WARNING: Article contains graphic images.
Michal Winter, of Derby, England, was born with thick “plates” of skin on his body due to a condition called harlequin ichthyosis, or HI. These plates — which can complicate breathing and eating and affect the child’s facial features — eventually crack and split, leaving behind red, raw skin. Often, the skin around the eyes and lips is so tight that the eyelids and lips turn inside out, as was the case for Michal.
“It was a huge shock,” his mother, Anna Ciesielska, 30, said, according to the Daily Mail. “I thought I was going to have a healthy baby. Not even the doctors at first knew what was wrong with him.”
“I didn't see him initially when he was born, only a few hours later. When I first saw him I was obviously very upset,” she continued. “I was worried that he would suffer and was in pain. Eventually, one of the doctors broke the news to me about what had happened.”
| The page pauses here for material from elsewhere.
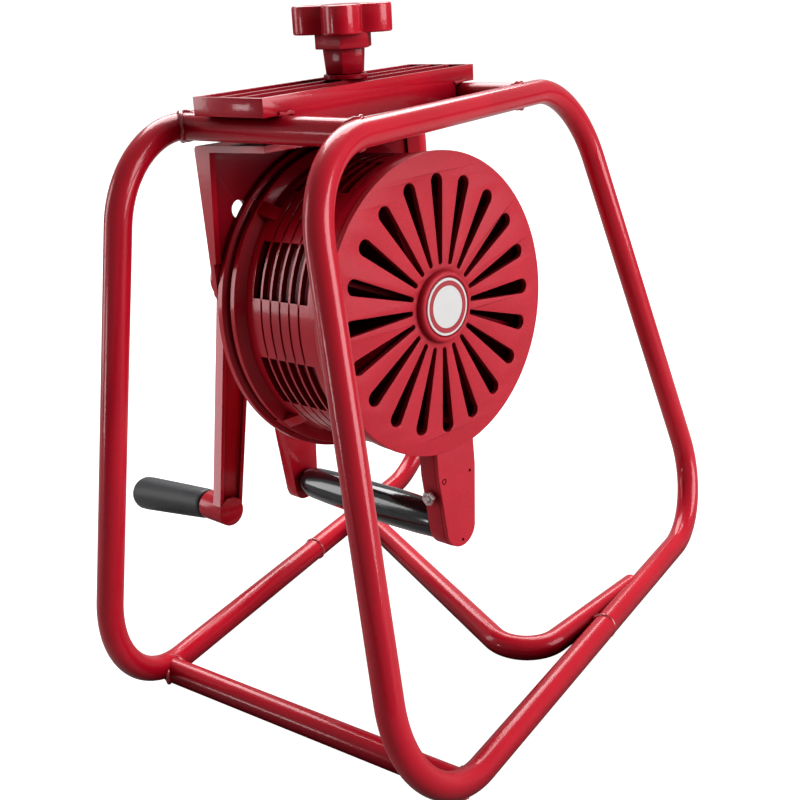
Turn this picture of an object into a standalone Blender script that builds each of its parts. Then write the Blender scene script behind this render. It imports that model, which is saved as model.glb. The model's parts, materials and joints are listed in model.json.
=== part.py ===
"""Hand-cranked mechanical siren clamped in a welded tube stand.

World frame: origin on the floor under the stand's base brace, +X the way the grille faces, +Y to its
left, +Z up.  Dimensions are millimetres, turned into metres by MM when geometry is made.
The siren head has its own frame: x along the rotor axis (0 at the grille's face, rear is negative),
y across and z up, turned a little from the stand's frame the way the clamp holds it.
"""

import math

import bmesh
import bpy
from mathutils import Matrix, Vector

MM = 0.001
GAP = 0.3                      # clearance between neighbouring pieces

# Stand
TUBE_R = 8.0                   # 16 mm tube
BAR_Z = 347.8                  # centre height of the top bars
FACET = math.pi / 12           # half the angle of one side of a bar's 12-sided section
BASE_Z = TUBE_R * math.cos(FACET)   # the bottom bars rest on a flat side
FRONT_TOP = ((42.0, -156.5), (26.5, 156.5))
FRONT_BASE = ((132.5, -222.7), (110.4, 224.7))
REAR_TOP = ((-91.7, -156.5), (-108.0, 156.5))
REAR_BASE = ((-93.3, -222.7), (-149.6, 222.7))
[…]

A genetic skin disorder, HI can put those it affects at “high risk for low body temperature, dehydration, and hypernatremia,” or high levels of sodium in the blood, according to the National Organization for Rare Disorders (NORD).
More specifically, HI affects the skin’s protective barrier between the body and the outside environment.
“The skin abnormalities associated with harlequin ichthyosis disrupt this barrier, making it more difficult for affected infants to control water loss, regulate their body temperature, and fight infections,” states the U.S. National Library of Medicine. “Infants with harlequin ichthyosis often experience an excessive loss of fluids (dehydration) and develop life-threatening infections in the first few weeks of life.”
The toddler requires constant care. Ciesielska moisturizes his sensitive skin every few hours, often using multiple types of creams, according to the Daily Mail. He also takes a moisturizing bath once a day. He cannot go directly in the sun due to fears he could burn. The mom also said she has to ensure her son’s body temperature doesn’t become unbalanced, meaning she has to pay keen attention to whether room temperature is too hot or cold.
“It's a big challenge. You have to keep him at the right temperature all the time,” said Ciesielska. "He suffers from pain — especially when his skin gets dry because with every movement his skin will crack. I have to keep him away from direct sunlight because it can burn his skin, he also gets cold very easily.”
She added: “He's always at risk of infection and getting sick. We have to be very careful all of the time.”
In the times that Ciesielska goes into public with her child, many people stare.
“Their jaws drop. Sometimes a person will see a photo of him online and message me saying he looks like a doll," she said. "It really upsets me.”
Despite his health ailments, the toddler is a “happy and smiley child,” said Ciesielska.
“He's overcome so much and despite the challenges he faces he's such a happy and loving child.”